You would imagine the Republic of Ireland and other EU countries would therefore be big beneficiaries in terms of inward investment, at the UK’s expense, if there were a vote here to leave the free trade bloc. And the overseas corporations would only be doing what was eminently sensible by choosing to invest in a country that was in the EU, rather than one which was not.

Banking giant Citi, for its part, last Friday declared that the effects of Brexit, if it were to happen, “are likely to be large and painful in economic and political terms, both for the UK and the EU as a whole”.

It forecast that the pound would drop by between 15 and 20 per cent in trade-weighted terms against a basket of currencies if the UK were to exit the EU, putting upward pressure on inflation as imports became more expensive in sterling terms. This, Citi believes, would create a dilemma for the Bank of England’s Monetary Policy Committee, which has for nearly seven years now felt able to hold UK base rates at a record low of 0.5 per cent given the lack of inflationary pressures.

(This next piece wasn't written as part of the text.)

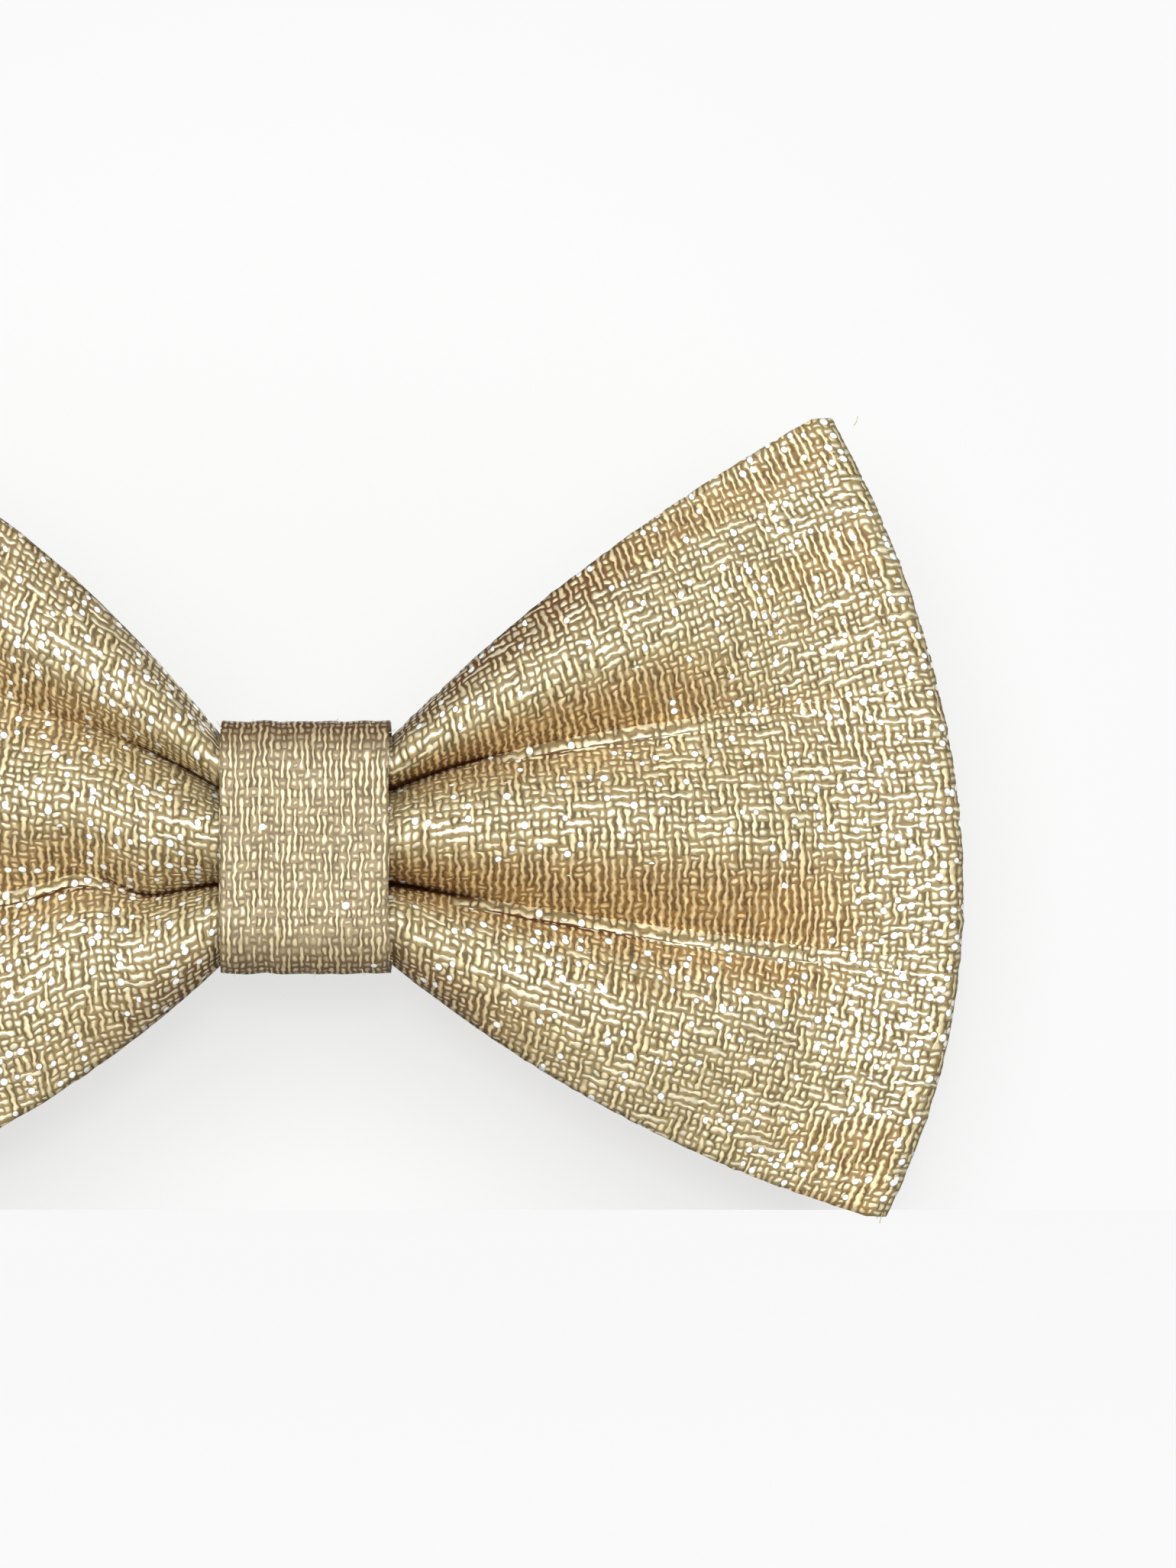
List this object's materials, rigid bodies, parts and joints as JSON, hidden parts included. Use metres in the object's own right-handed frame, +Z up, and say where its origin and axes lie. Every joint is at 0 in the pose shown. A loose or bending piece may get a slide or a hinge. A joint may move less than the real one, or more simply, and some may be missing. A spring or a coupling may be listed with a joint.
{
  "type": "hair bow",
  "caption": "Metallic gold woven hair bow with pleated wings and a centre band, on a sprung alligator clip.",
  "frame": {"origin": "middle of the gap that the hair goes through, between the back of the band and the clip's moving leg", "axes": "+X along the bow, +Z up as worn, +Y towards the head, so the face people see looks along -Y"},
  "size_m": [0.1008, 0.0279, 0.0618],
  "materials": {
    "metallic_cloth": "woven metallic yarn, glittering",
    "interfacing": "matte non-woven",
    "sewing_thread": "twisted thread",
    "hot_glue": "set glue",
    "lining_ribbon": "ribbed ribbon",
    "clip_steel": "nickel plated",
    "spring_steel": "drawn wire"
  },
  "bodies": {
    "bow": {"bow_strip": "metallic_cloth", "interfacing_right": "interfacing", "interfacing_left": "interfacing", "gathering_thread": "sewing_thread", "centre_band": "metallic_cloth", "waist_glue": "hot_glue", "band_glue": "hot_glue", "clip_lining": "lining_ribbon", "clip_fixed_leg": "clip_steel", "clip_pin": "clip_steel", "spring_coil": "spring_steel"},
    "jaw": {"clip_moving_leg": "clip_steel", "spring_moving_end": "spring_steel"}
  },
  "joints": [
    {"name": "clip_open", "type": "hinge", "parent": "bow", "child": "jaw", "pos_m": [-0.015, -0.0002, 0], "axis": [0, 0, 1], "range_deg": [0, 35], "stiffness_Nm_per_rad": 0.1, "springref_deg": -45.84}
  ]
}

Citi warned: “The possible effects of Brexit are inevitably uncertain, but we suspect it would trigger significant economic weakness for the UK, with a 15 to 20 per cent depreciation of sterling in trade-weighted terms, resultant return to import-driven inflation and a major policy dilemma for the MPC. It would also likely prompt a wider wave of referendums and embolden other separatist movements within the EU.”

And Citi, meanwhile, highlighted a view that a vote for the UK to leave the EU could trigger another independence referendum in Scotland.

Citi said: “Brexit would cause a sizeable risk that Scotland would exit the UK, via another independence referendum, to stay in, or re-join, the EU … The Scottish electorate might well prefer the uncertainties of independence within the EU to uncertainties of Brexit.”

This is an interesting statement.

The investment bank said, as a “rough estimate” for a Brexit scenario, it would trim one to 1.5 percentage points off its year-on-year gross domestic product growth forecast for 2017, 2018, and 2019, equating to a total GDP loss of four per cent.

And we must not underestimate how painful a loss of four per cent of GDP would be, especially in the context of a UK economy that has been struggling for so many years now.

Investment bank Goldman Sachs also warned last week that sterling could fall by as much as 15 to 20 per cent in the event of a UK exit from the EU.

Not surprisingly, the Brexit risk has already been weighing on the pound.

And UK technology star ARM Holdings warned this week that Brexit would hamper its ability to employ the engineers and scientists it needs.

Its chief financial officer, Chris Kennedy, said: “Our main concern is the ability to attract talent and be able to get the necessary papers for them to work in the UK in the event of Brexit.”

This will presumably be a major issue for companies the length and breadth of the UK, including many in Scotland.

Scottish companies have for some time been warning of skills shortages in the likes of engineering, exacerbated by demographic factors with large proportions of workers reaching retirement age.

So the last thing that companies in Scotland or elsewhere in the UK need right now, as they aim to create wealth in already difficult economic circumstances, is the danger of having their talent pools restricted.

The Confederation of British Industry has this week flagged the risk that uncertainty created by the impending EU referendum could weigh on business investment. It said there was “little current evidence” of such an effect, but maybe this is because businesses generally believe Brexit is something that will never happen.

Citi said last Friday that it continued to put the probability of Brexit at around 20 per cent to 30 per cent, adding : “It is not our base case but by no means a trivial risk.”

The investment bank is right. It is far from being a trivial risk. And the consequences, should the risk crystallise, will be absolutely anything but trivial.